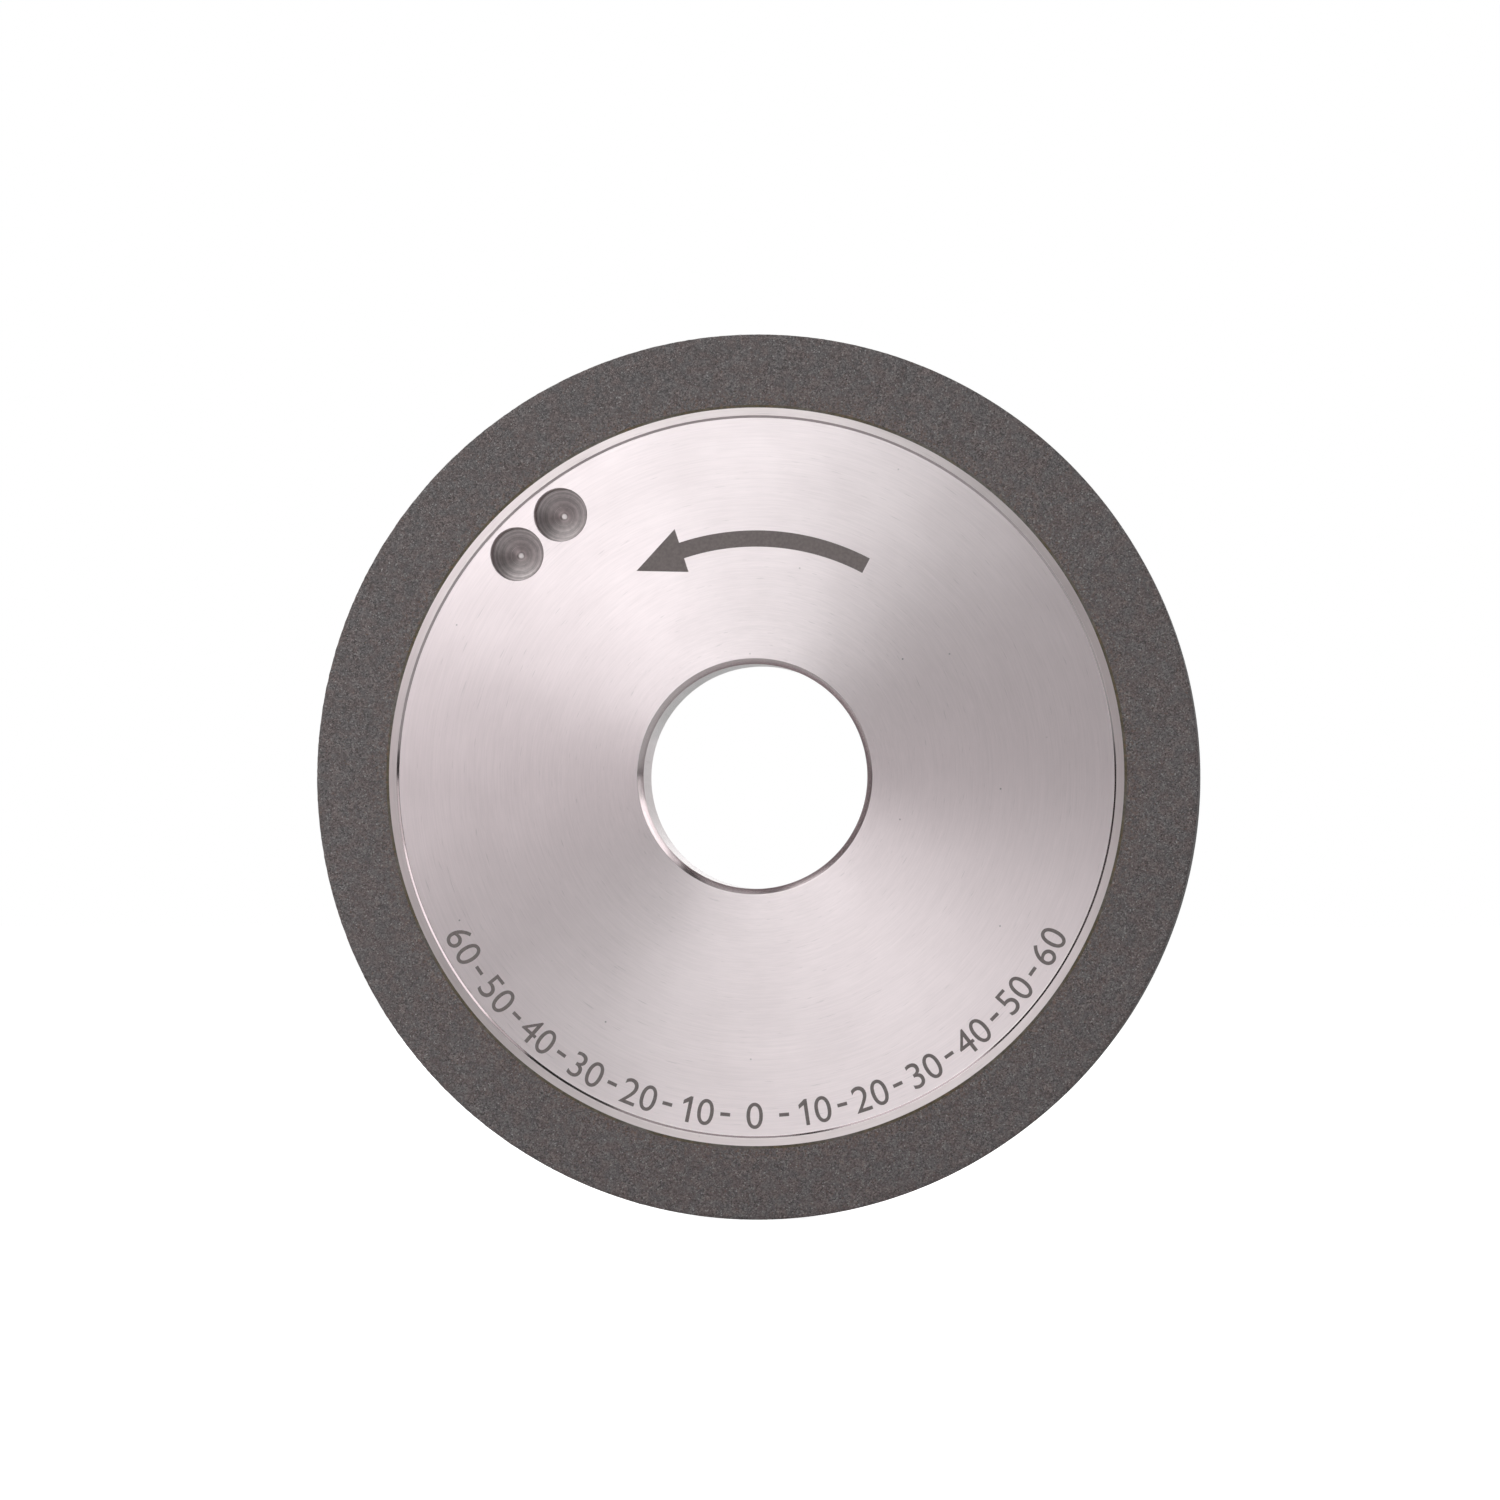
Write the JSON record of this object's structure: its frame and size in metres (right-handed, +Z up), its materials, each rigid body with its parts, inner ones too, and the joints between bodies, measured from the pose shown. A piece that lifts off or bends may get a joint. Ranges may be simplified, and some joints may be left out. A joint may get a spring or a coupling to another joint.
{
  "type": "diamond grinding wheel",
  "caption": "Straight grinding wheel with a bored, recessed metal core and a thick grey diamond rim cemented round it.",
  "frame": {"origin": "centre of the bore, halfway through the wheel's width", "axes": "the wheel turns about Y, with the marked and drilled face towards -Y; +Z is up and +X is to the right of the marked face"},
  "size_m": [0.125, 0.012, 0.125],
  "materials": {
    "core": "satin",
    "cement": "matte",
    "rim": "matte",
    "marking": "matte"
  },
  "bodies": {
    "root": {"core": "core", "cement_ring": "cement", "diamond_rim": "rim"}
  },
  "joints": []
}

---+---

Request:
Quote the data above in full, changing nothing.

Result of this task:
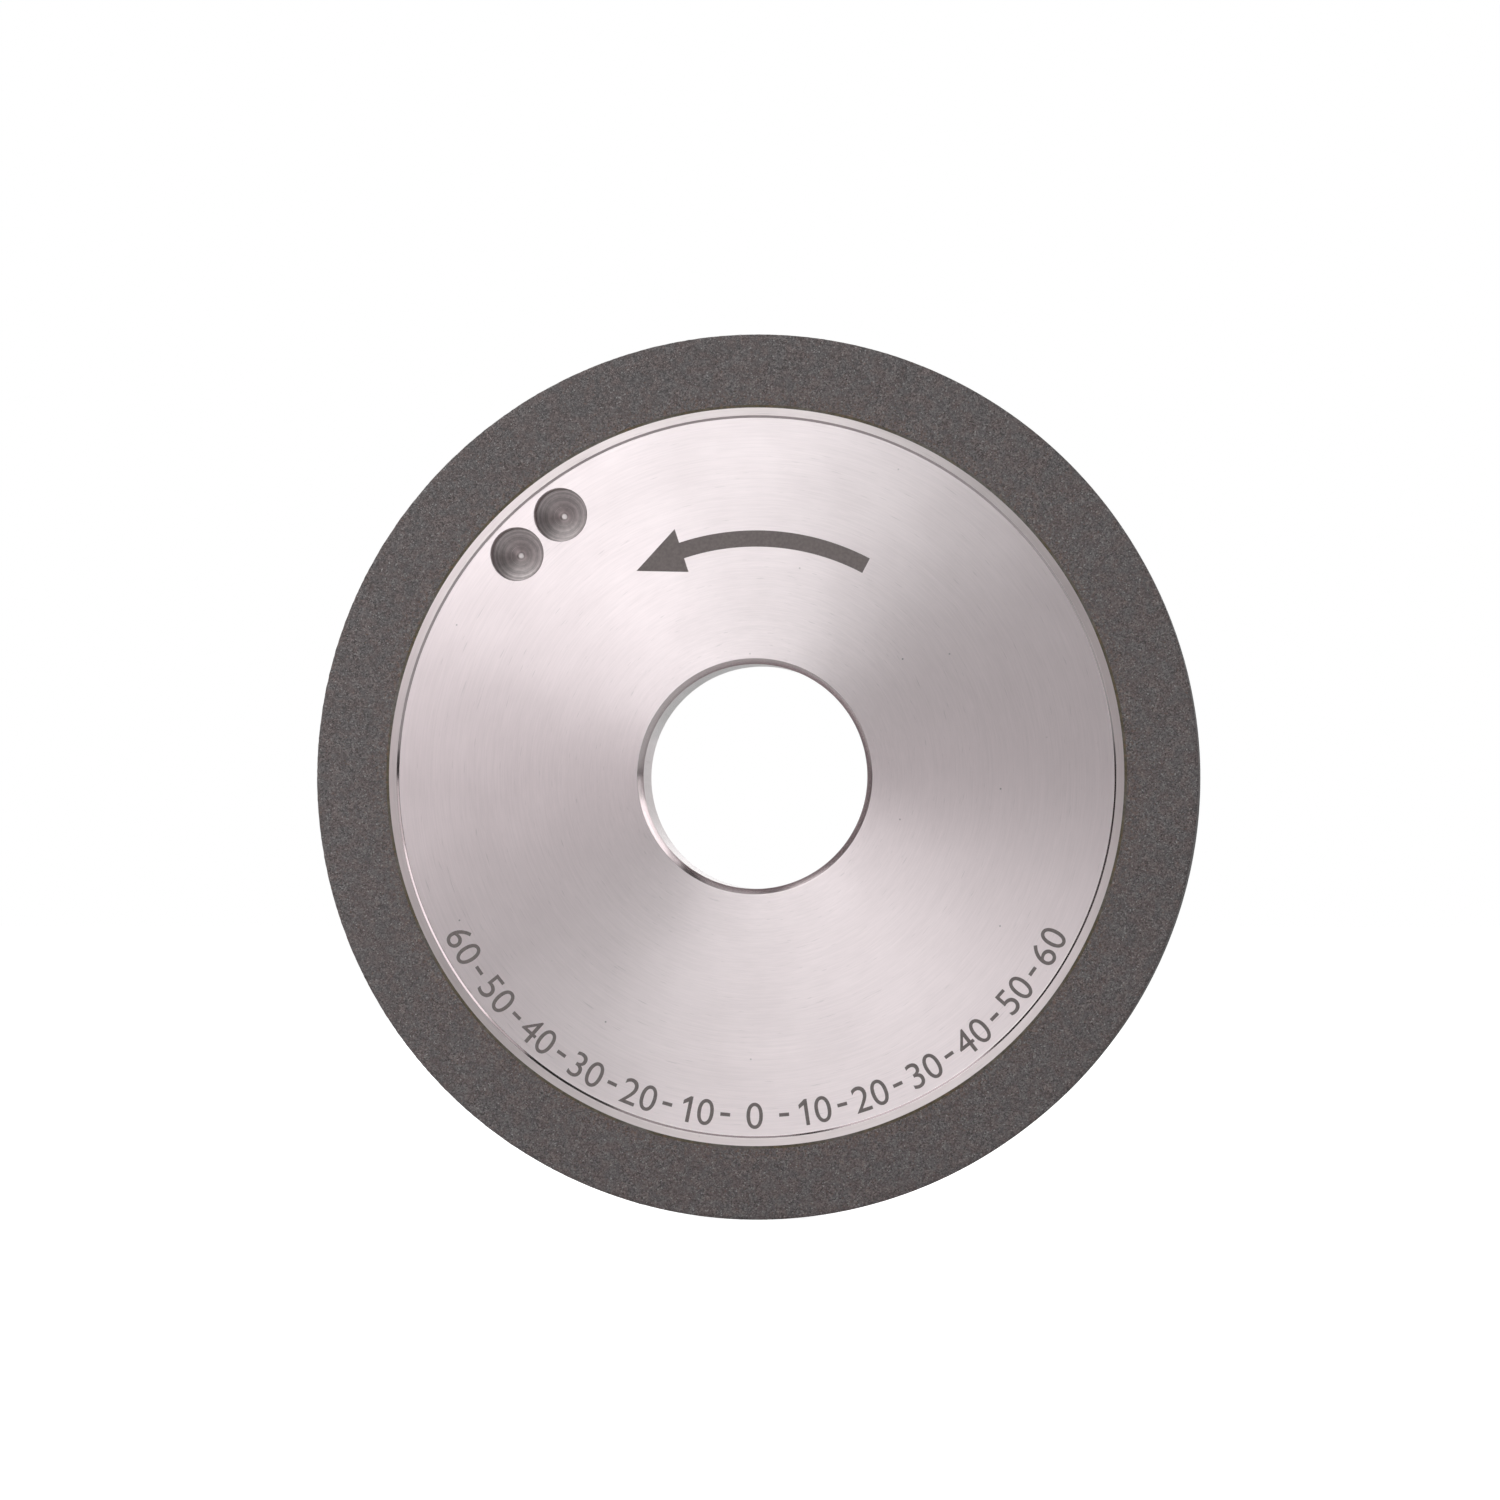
Write the JSON record of this object's structure: its frame and size in metres (right-handed, +Z up), its materials, each rigid body with its parts, inner ones too, and the joints between bodies, measured from the pose shown. A piece that lifts off or bends may get a joint. Ranges may be simplified, and some joints may be left out. A joint may get a spring or a coupling to another joint.
{
  "type": "diamond grinding wheel",
  "caption": "Straight grinding wheel with a bored, recessed metal core and a thick grey diamond rim cemented round it.",
  "frame": {"origin": "centre of the bore, halfway through the wheel's width", "axes": "the wheel turns about Y, with the marked and drilled face towards -Y; +Z is up and +X is to the right of the marked face"},
  "size_m": [0.125, 0.012, 0.125],
  "materials": {
    "core": "satin",
    "cement": "matte",
    "rim": "matte",
    "marking": "matte"
  },
  "bodies": {
    "root": {"core": "core", "cement_ring": "cement", "diamond_rim": "rim"}
  },
  "joints": []
}